Something often left out of fiction about war is how easily a moving army can overwhelm a local ecosystem, particularly if its supply lines sag. You might not even be their target, and yet you will be pillaged. No more easy hunting for you for years. No more quick trips for firewood, or tinder.
It stands to reason that if an occupying force doesn’t stay long in an area, and its animals die along the way, that the now destitute locals will take the “road kill” and scrounge every possible calorie from it. And marrow was a dish rather than something for soup stock up until the modern era. The Illiad basically won’t shut up about it.
So I have no doubt that every dead elephant anyone could find was 100% rendered down into food and leather by the beleaguered locals. And probably every cousin from one village over got told about the find too. (I suspect elephant leather would make amazing peasant shoes)
Why should the army leave a dead elephant on the road? They would butcher it themselves and take the meat with them (and the tusks). The locals may have found some large bones for their living room decorations (and may be some skin, if they were lucky).
And perhaps it's not so good even if you are being "defended" by the hungry army! It kind of resembles when a monarch comes to visit a noble; you would need to spend a lot on them and their entourage.
> You might not even be their target, and yet you will be pillaged.
Isn't this how Rome was sacked way back when it was just a city among many others in the Italian peninsula? If I recall correctly, this was a wake-up call for the city to start working on protecting itself adequately.

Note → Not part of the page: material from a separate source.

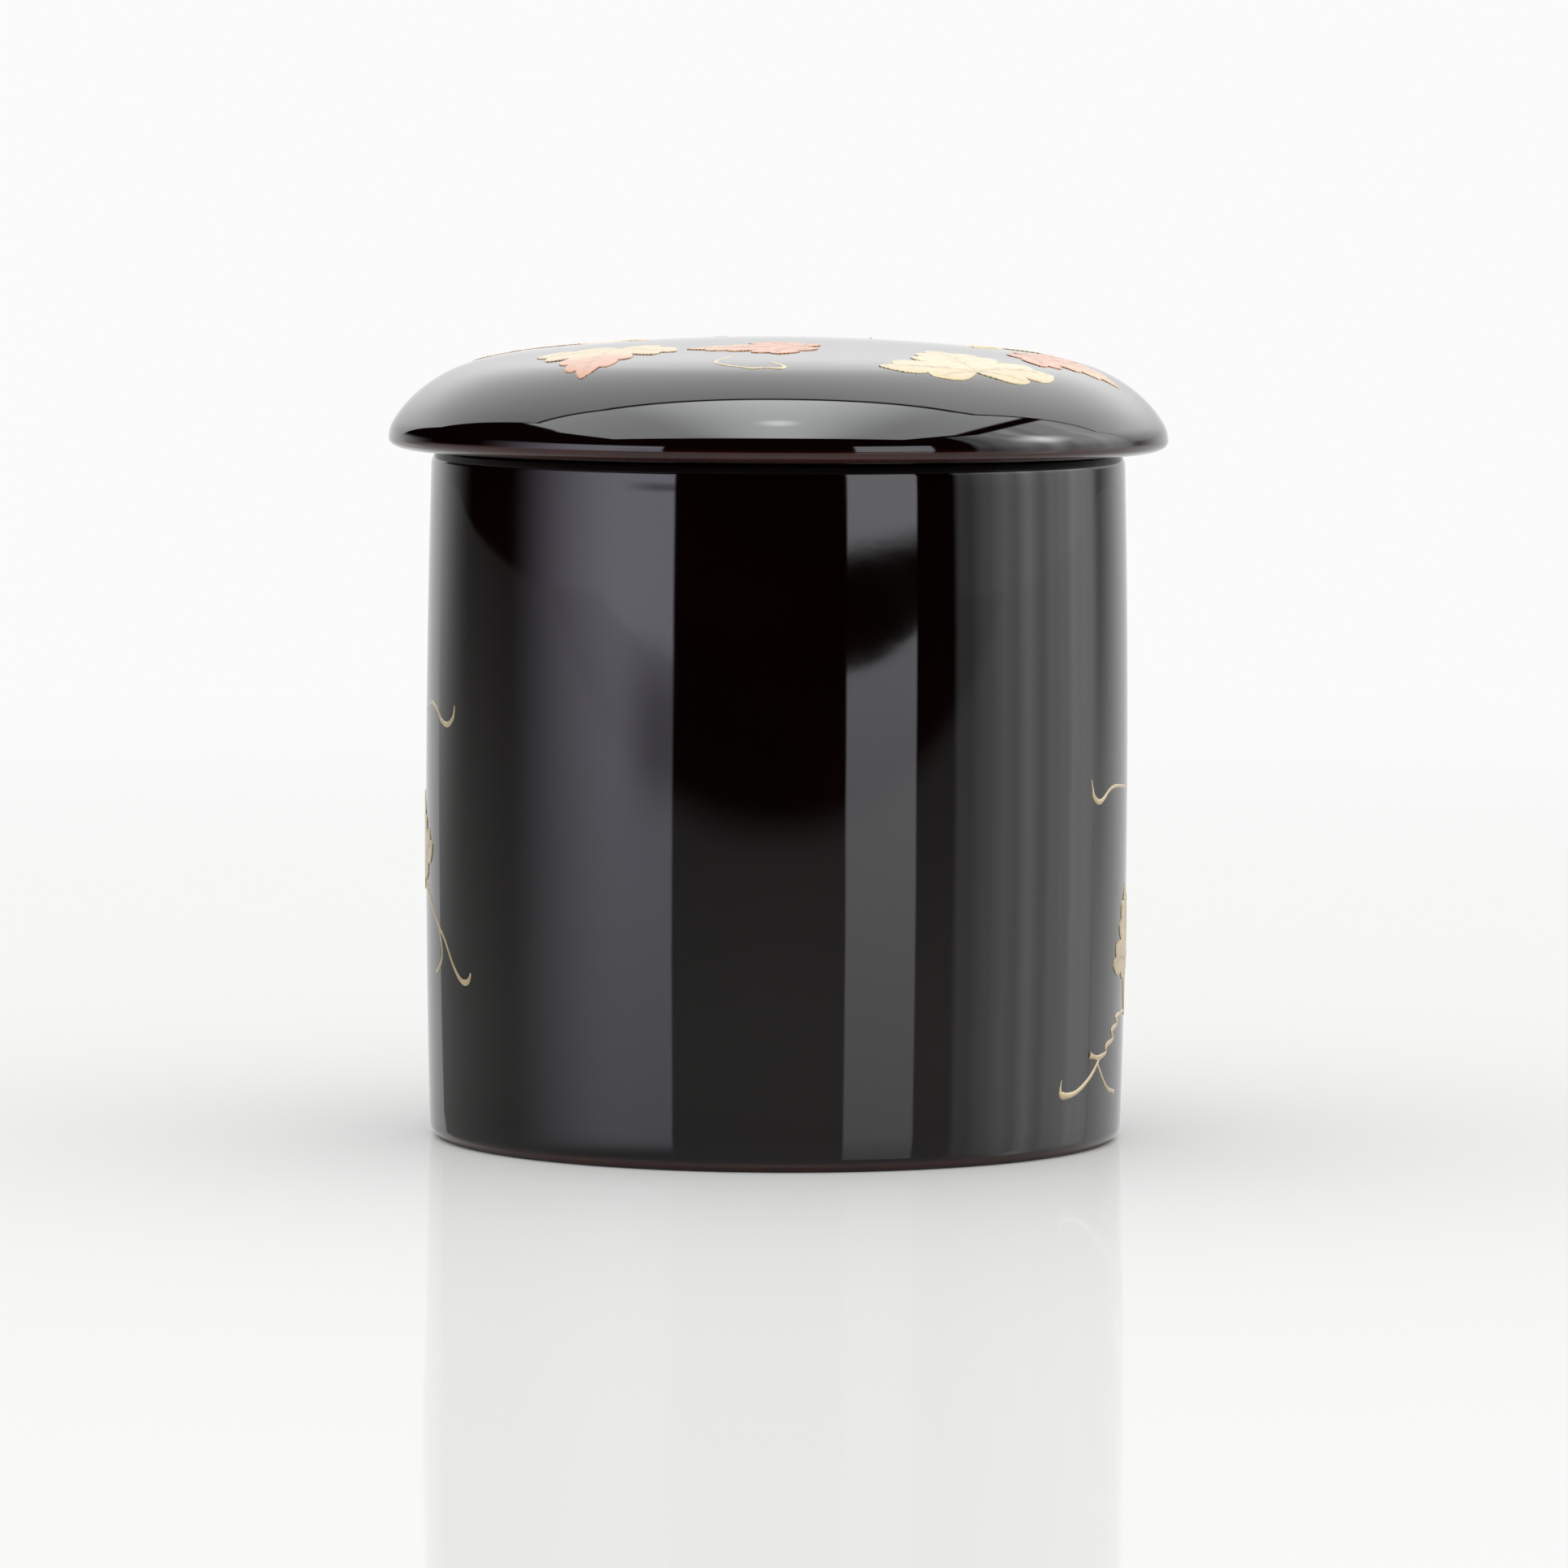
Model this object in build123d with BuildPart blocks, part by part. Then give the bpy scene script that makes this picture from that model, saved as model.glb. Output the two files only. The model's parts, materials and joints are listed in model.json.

> Something often left out of fiction about war is how easily a moving army can overwhelm a local ecosystem, particularly if its supply lines sag. You might not even be their target, and yet you will be pillaged. No more easy hunting for you for years. No more quick trips for firewood, or tinder.
This is also why so many soldiers ended up dead outside of battle, and not from getting stabbed. Why Sun Tzu and Clauzewitz went on and on about logistics.